I found a setting that solves my first problem. Setting
db.ignore.internal.links to false will generate all the links in a web site.
Still I couldn't find any clue about the second one. Why nutch page anaysis
module compute contributionForOutlinkers? There is nothing like this in the
usual PageRank algorithm. Any idea about this? I am forwading the first mail
sent to nutch-user.
Let's say we have a site with diamond like link structure. There are 4 pages
r (root), 1, 2, and 3. r has outlinks to 1 and 2; and both 1 and 2 have
outlinks to 3. When we crawl this site, the links in webdb ignores the link
from 2 to 3. At the end there are only 3 links in db. 2 from r pointing to 1
and 2; one from 1 to 3.
This will surely effects PageRank calculations.

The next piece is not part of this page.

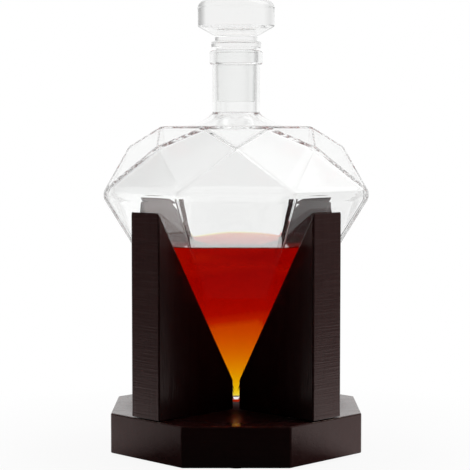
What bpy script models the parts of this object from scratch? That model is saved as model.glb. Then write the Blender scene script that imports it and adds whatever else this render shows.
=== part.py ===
# Diamond-shaped glass decanter with a ground glass stopper, part filled with liquor and
# standing point down in a cradle of four wooden fins. Lengths are in metres, the front
# faces -Y, and Z = 0 is the surface that the felt pads stand on.

import math

import bmesh
import bpy
from mathutils import Vector

# The glass body and the base are eight sided, with a flat facing the front
SIDES = 8
FACE_STEP = 2 * math.pi / SIDES
CORNER_TURN = FACE_STEP / 2

# Gaps between pieces that touch, and how far a cutter runs past what it cuts
SEAT_GAP = 0.0003
CRADLE_GAP = 0.0004
OVERRUN = 0.002

# Stand: base and fins are sawn from one board
BOARD_THICKNESS = 0.0226
BASE_ACROSS_FLATS = 0.1405
FIN_NAMES = ("front_left", "front_right", "rear_right", "rear_left")
FIN_AZIMUTHS_DEG = (-45, 45, 135, 225)
FIN_CORNER_GAP = 0.0031
EASED_EDGE = 0.0008

# Felt pads under the base, in line with its front, side and back flats
PAD_NAMES = ("front", "right", "rear", "left")
PAD_DIAMETER = 0.014
PAD_THICKNESS = 0.001
PAD_EDGE_DISTANCE = 0.013

# Countersunk wood screws that hold each fin from below
SCREW_NAMES = ("inner", "outer")
SCREW_LENGTH = 0.040
SCREW_SHANK_DIAMETER = 0.004
SCREW_HEAD_DIAMETER = 0.008
SCREW_HEAD_RIM = 0.0004
SCREW_POINT_LENGTH = 0.005
SCREW_SINK = 0.0006
SCREW_END_DISTANCE = 0.014
DRIVE_SLOT_LENGTH = 0.0044
DRIVE_SLOT_WIDTH = 0.001
DRIVE_SLOT_DEPTH = 0.0014

# Decanter body, sized where its flats would meet at sharp corners
GIRDLE_ACROSS_FLATS = 0.1504
PAVILION_DEPTH = 0.1283
GIRDLE_TO_TABLE = 0.0375
MID_RING_DIAMETER = 0.123
TABLE_DIAMETER = 0.092
GIRDLE_EDGE_RADIUS = 0.007
CROWN_EDGE_RADIUS = 0.0025
TIP_RADIUS = 0.007
TIP_CLEARANCE = 0.0015
GLASS_WALL = 0.0035
CAVITY_GIRDLE_RADIUS = 0.006
CAVITY_CROWN_RADIUS = 0.005
CAVITY_TIP_RADIUS = 0.004
LIQUOR_LEVEL = 0.101

# Neck, which grows out of the table in a soft shoulder and ends in a thick lip
NECK_DIAMETER = 0.027
NECK_HEIGHT = 0.043
SHOULDER_DIAMETER = 0.060
SHOULDER_RISE = 0.0082
SHOULDER_LAP = 0.0004
SHOULDER_BEND_SHARES = (0.12, 0.44)
LIP_DIAMETER = 0.0303
LIP_HEIGHT = 0.0079
LIP_EDGE_RADIUS = 0.0014

# Stopper: ground plug, collar, waist and a disc-shaped head, all turned
PLUG_TOP_DIAMETER = 0.0232
PLUG_FOOT_DIAMETER = 0.0218
PLUG_LENGTH = 0.0293
PLUG_CHAMFER = 0.0008
COLLAR_REVEAL = 0.0013
COLLAR_DIAMETER = 0.0286
COLLAR_HEIGHT = 0.0038
COLLAR_EDGE_RADIUS = 0.0008
WAIST_DIAMETER = 0.0243
WAIST_HEIGHT = 0.0037
HEAD_FOOT_DIAMETER = 0.0268
HEAD_DIAMETER = 0.0439
HEAD_UNDERCUT_HEIGHT = 0.0043
HEAD_HEIGHT = 0.0156
HEAD_EDGE_RADIUS = 0.0012
HEAD_EDGE_START_DEG = -60
HEAD_SHOULDER_RADIUS = 0.0045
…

Is this a bug or am i
considering something wrong?
Also, in the link analysis module (DistributedAnalysisTool.java) there are
some extra score contributions named contributionForOutlinkers. This
contribution considers the links to pages which have also links to other
pages. I couldn't find references to this way of calculating pagerank in the
literature. Basic pagerank calculation considers only the outlinks. Nutch's
way of calculation will find different scores from the basic Pagerank
calculation. So, what's the use of contribution for outlinkers? Do you have
any idea or references that explains this?